A sobranceria inglesa reside portanto no pensamento enraizado da "pátria do futebol". Não por acaso os melhores resultados recentes da Selecção deveram-se a técnicos de fora, como o mal amado (?) Eriksson. Mas agora nem com Capello a coisa correu bem. Outro dos erros comuns dos ingleses é confiarem na qualidade individual dos seus jogadores, esquecendo que um Lampard e um Gerrard não jogam necessariamente bem juntos, ou que um Rooney também pode atravessar dias maus. Se o capitão Beckham e o poste Rio Ferdinand se lesionam, a coisa tende a dar para o torto. E tendo em conta que desde o quarentão Peter Shilton não arranjam um keeper de qualidade, apesar dos esforços de David Seaman, é com naturalidade que sofrem golos. Para seu azar, o velho inimigo germânico, despojado de estrelas, mostrou a sua máxima eficácia com jogos terrivelmente colectivos. Em mais um jogo que opôs as duas equipas, aquele golo anulado num momento em que a equipa de arbitragem sofria de alucinações momentâneas poderia ter mudado os números da goleada, mas não a vitória alemã. Os jogadas extremamente rápidas e combinadas dos alemães teriam abatido a Inglaterra em qualquer ocasião. Jogo físico, sem rodriguinhos, de uma simplicidade absurdamente eficaz: eis a Mannschaft quase tradicional, no seu máximo esplendor. E escrevo "quase" porque faltou um elemento tão próprio das selecções alemãs vencedoras: o líbero. Beckenbauer, Matthaus e Sammer, comandando as respectivas gerações, mostraram como esta posição indefinida era a peça essencial para o triunfo nas competições internacionais. O último terá sido Olaf Thon, uma peça menos preciosa na nobre linhagem germânica dos líberos. Desta vez, o capitão era um defesa lateral, Lham. Por isso a Alemanha, com todo o seu bloco colectivo, não chegou ao fim.
Mas antes da queda frente à Espanha tiveram tempo de cilindrar a orgulhosa Argentina, depois da goleada à Inglaterra. Mais uma vez o jogo colectivo e mecânico não deu hipóteses às jogadas individuais da turma de Maradona, que para além do superlativo Messi tinha o melhor naipe de avançados da prova. Reeditou-se mais um clássico dos Mundiais (com o seu auge entre os anos oitenta e noventa, quando estas duas equipas dominavam o Mundo), depois dos penaltis de 2006.

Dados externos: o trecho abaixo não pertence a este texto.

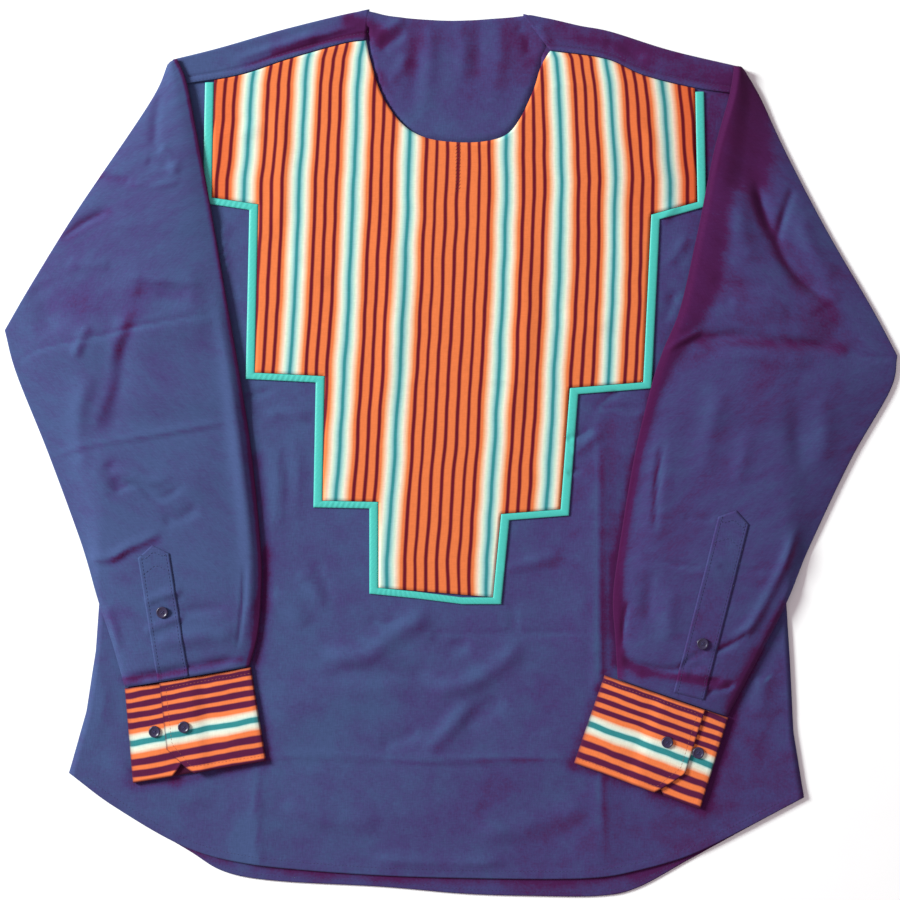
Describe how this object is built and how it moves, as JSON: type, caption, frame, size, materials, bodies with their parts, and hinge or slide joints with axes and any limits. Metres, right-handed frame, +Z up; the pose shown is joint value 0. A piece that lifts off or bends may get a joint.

Mas um clássico apesar de tudo morno se comparado com o que teria tido lugar caso por milagre de S. Jorge os ingleses tivessem eliminado a Alemanha. Entre argentinos e alemães nunca houve hostilidade mútua, fosse pela comunidade germânica no país das Pampas, pelas relações comerciais estabelecidas entre ambos os países, e pela formação militar de oficiais argentinos na Prússia antes da 1ª Guerra. E não era à toa que muitos refugiados nazis se acolheram na Argentina depois da 2ª Guerra, aproveitando as simpatias germanófilas dos seus líderes, entre os quais Juan Peron.
Já a inimizade entre argentinos e britânicos, como se sabe, incendiou-se depois da Guerra das Malvinas. O jogo da "mão de Deus" e o golo depois de não sei quantas fintas de Maradona tornou-se o ex-líbris dessa inimizade, normalmente ganha pelos sul-americanos, com excepção de 2002, em que os comandados de Beckham venceram de penalti Batistuta & Companhia, deixando ainda mais de rastos um país então em gravíssima crise económica e social, que olhava para os seus jogadores de futebol como portadores de uma redenção que não veio.
Caso se tivessem encontrado novamente, teríamos as provocações em catadupa do rubicundo Maradona a Beckham, no seu fato Savile Row versão urban-chic, sob a fleuma habitual de Capello, Terry a envolver-se com Tevez e Rooney com Demichelis, tensão entre os milhares de adeptos, expulsões em barda e golos de antologia. Em suma, um grande jogo. Pena que não tenha sido possível.